Infokom DPP - Badan Bantuan Hukum Persatuan Perawat Nasional Indonesia ( BBH PPNI) melibatkan anggota DPR Komisi IX untuk memberikan pandangan maupun arahan yang terkait dengan kebijakan-kebijakan yang bersinggungan dengan kepentingan perawat.
Hal tersebut terealisasi disaat pelaksanan seminar & workshop BBH PPNI yang berlangsung selama dua hari, 24-25 Agustus 2014.
“Dengan seminar ini, saya lihat dan memperhatikan cukup bagus, dikarenakan Pengurus PPNI di bagian barat Indonesia mendapatkan pencerahan langsung dari Kemenkes, Kepolisian dan DPR RI Komisi IX yang membidanginya, sebagai pembuat eksekusi, penyerap inspirasi, sekaligus memperjuangkannya,” kata Drs. H. Imam Suroso, S.Sos.,SH.,MM usai menyampaikan materi pada kegiatan seminar & workshop BBH PPNI di Hotel Mercure Gatot Subroto Jakarta, Sabtu (24/8/2019).
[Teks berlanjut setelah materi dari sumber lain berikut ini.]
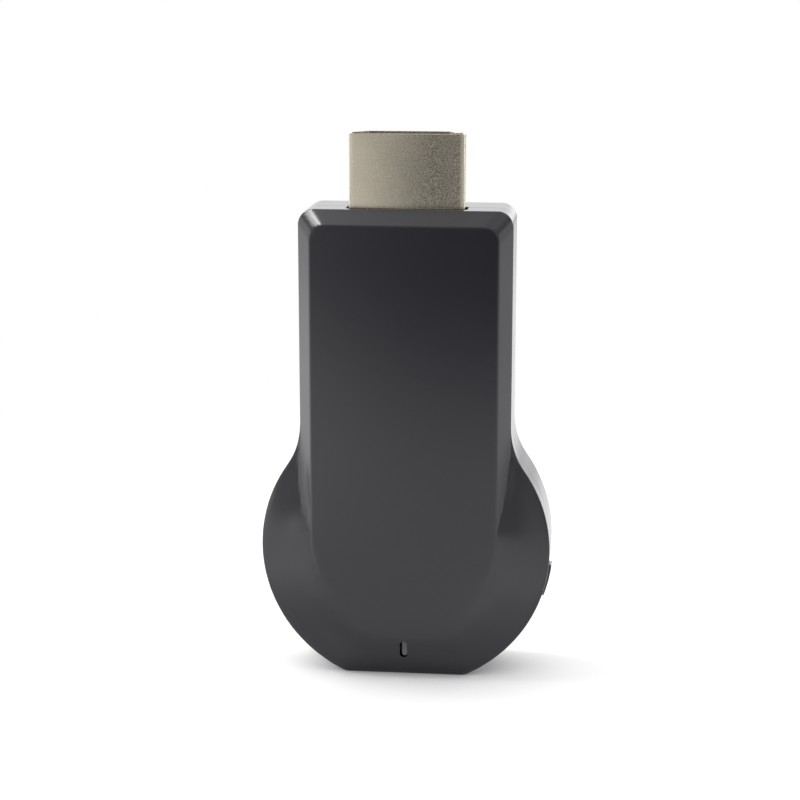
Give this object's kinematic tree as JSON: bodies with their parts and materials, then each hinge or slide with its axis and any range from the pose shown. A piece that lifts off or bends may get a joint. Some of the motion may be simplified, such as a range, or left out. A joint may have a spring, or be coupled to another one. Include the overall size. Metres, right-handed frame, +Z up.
{
  "type": "wireless display dongle",
  "caption": "Stick-shaped wireless display dongle: round lower part, bevelled stem, video plug on top, power inlet in the foot and a side button.",
  "frame": {"origin": "middle of the box's bottom, on the flat foot that the dongle stands on", "axes": "+Z up towards the video plug, +X to the right seen from the front, and the front faces -Y"},
  "size_m": [0.0358, 0.012, 0.0669],
  "materials": {
    "housing_black": "smooth satin",
    "button_black": "satin",
    "pipe_clear": "clear, a little grey",
    "nickel_sheet": "satin nickel",
    "insulator_black": "satin",
    "contact_gold": "gold plated",
    "board_green": "green lacquer",
    "chip_black": "matt",
    "shield_steel": "tinned",
    "pad_grey": "soft, matt",
    "spreader_aluminium": "plain",
    "ferrite_grey": "matt",
    "ceramic_white": "ceramic",
    "crystal_steel": "lid of a crystal",
    "capacitor_tan": "ceramic with tinned ends",
    "resistor_black": "film on ceramic",
    "lamp_white": "clear lens",
    "switch_dark": "matt",
    "plunger_black": "matt"
  },
  "bodies": {
    "housing": {"front_shell": "housing_black", "back_shell": "housing_black", "light_pipe": "pipe_clear", "plug_shell": "nickel_sheet", "usb_shell": "nickel_sheet", "plug_insulator": "insulator_black", "usb_tongue": "insulator_black", "plug_contacts": "contact_gold", "usb_contacts": "contact_gold", "main_board": "board_green", "main_chip": "chip_black", "memory_chip": "chip_black", "flash_chip": "chip_black", "wifi_chip": "chip_black", "regulator": "chip_black", "wifi_shield": "shield_steel", "switch_frame": "shield_steel", "switch_dome": "shield_steel", "thermal_pad": "pad_grey", "heat_spreader": "spreader_aluminium", "power_inductor": "ferrite_grey", "chip_antenna": "ceramic_white", "crystal": "crystal_steel", "capacitors": "capacitor_tan", "resistors": "resistor_black", "status_led": "lamp_white", "switch_body": "switch_dark"},
    "button": {"function_button": "button_black"},
    "plunger": {"switch_plunger": "plunger_black"}
  },
  "joints": [
    {"name": "button_press", "type": "slide", "parent": "housing", "child": "button", "axis": [-0.9724, 0, 0.2334], "range_m": [0, 0.00025], "stiffness_N_per_m": 1000},
    {"name": "plunger_press", "type": "slide", "parent": "housing", "child": "plunger", "axis": [-0.9724, 0, 0.2334], "range_m": [0, 0.00025]}
  ],
  "couplings": [
    {"joint": "plunger_press", "follows": "button_press", "ratio": 1}
  ]
}
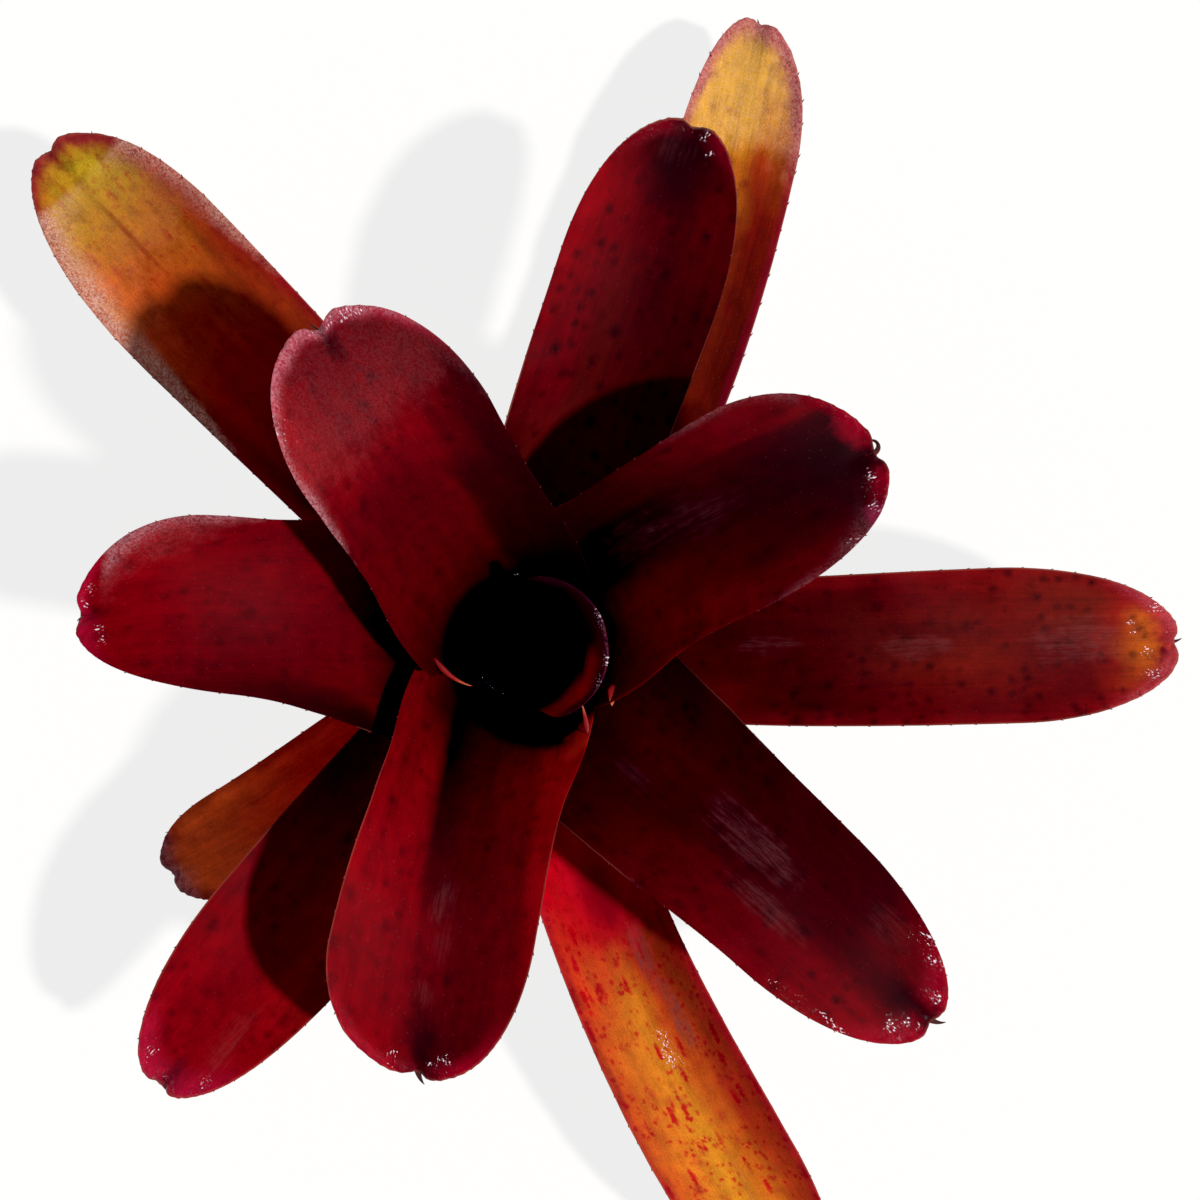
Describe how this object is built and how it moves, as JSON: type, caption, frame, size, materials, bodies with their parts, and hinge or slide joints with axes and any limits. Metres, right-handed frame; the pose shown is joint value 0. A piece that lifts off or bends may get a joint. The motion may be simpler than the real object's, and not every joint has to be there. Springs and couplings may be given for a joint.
{
  "type": "neoregelia bromeliad",
  "caption": "Cut bromeliad rosette: spiny strap leaves with spoon tips, nested in a spiral round a water-holding cup, on a short woody stem with a flat cut end.",
  "frame": {"origin": "centre of the stem's flat cut end, on the plant's axis", "axes": "+Z along the plant's axis, up out of the cup; +X near leaf_09, which points along it; +Y a quarter turn counter-clockwise from +X as seen from above"},
  "size_m": [0.303, 0.3484, 0.147],
  "materials": {
    "stem_wood": "dry brown woody stub with leaf scars",
    "heart_leaf": "wet, very dark red leaf tissue",
    "cup_leaf": "wet, glossy purple-red leaf tissue",
    "red_leaf": "waxy crimson leaf with a silvery bloom and dark spots",
    "dark_leaf": "waxy burgundy leaf with a grey sheen",
    "amber_leaf": "waxy leaf, orange-brown with maroon margins and spots",
    "orange_leaf": "waxy old leaf, amber and orange with red margins and dots"
  },
  "bodies": {
    "root": {"stem": "stem_wood", "heart_leaf_2": "heart_leaf", "heart_leaf_1": "heart_leaf", "leaf_01": "cup_leaf", "leaf_02": "red_leaf", "leaf_03": "red_leaf", "leaf_04": "dark_leaf", "leaf_05": "red_leaf", "leaf_06": "dark_leaf", "leaf_07": "red_leaf", "leaf_08": "red_leaf", "leaf_09": "amber_leaf", "leaf_10": "amber_leaf", "leaf_11": "orange_leaf", "leaf_12": "orange_leaf", "leaf_13": "orange_leaf"}
  },
  "joints": []
}
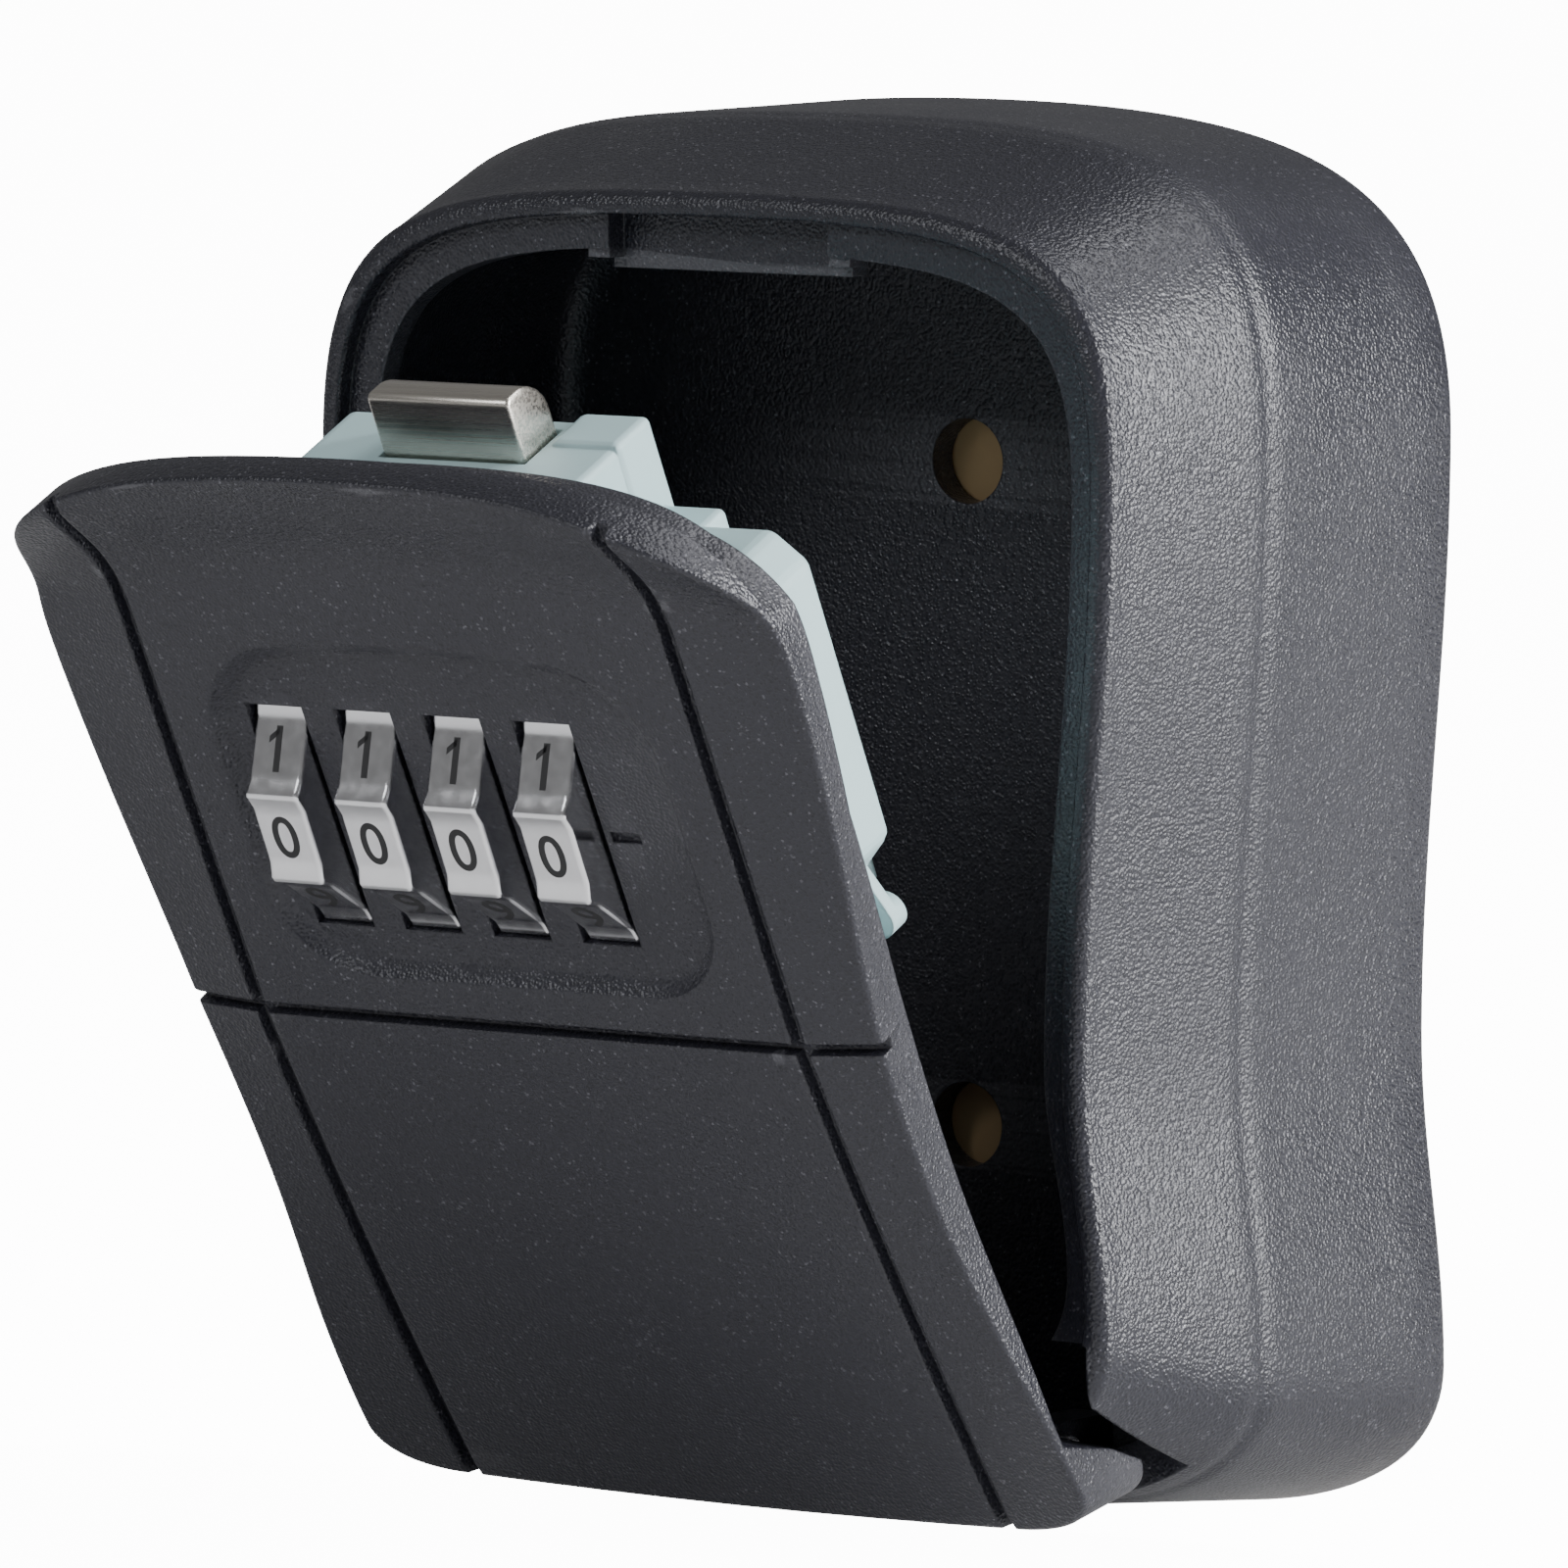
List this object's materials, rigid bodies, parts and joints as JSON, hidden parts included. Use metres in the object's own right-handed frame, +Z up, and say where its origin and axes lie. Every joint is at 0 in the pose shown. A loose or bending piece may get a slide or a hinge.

Anggota DPR RI Komisi IX (bidang Tenaga Kerja & Transmigrasi, Kependudukan, Kesehatan) ini menerangkan bahwa dirinya terlibat dalam membuat UU Keperawatan No 38/2014. Dengan cara membuat dan memperjuangkan UU tersebut, setelah mendengarkan aspirasi melalui demo, dan juga permintaan dari saudaranya yang rekan perawat, untuk segera meminta dibuatkan UU Keperawatan.
“Sebenarnya keberadaan UU Keperawatan itu sebagai payung hukum yang benar, bagus dan berdasar hukum apa saja yang ada di dunia” ucap Imam Suroso, yang lahir di Pati, 10 Januari 1964 lalu.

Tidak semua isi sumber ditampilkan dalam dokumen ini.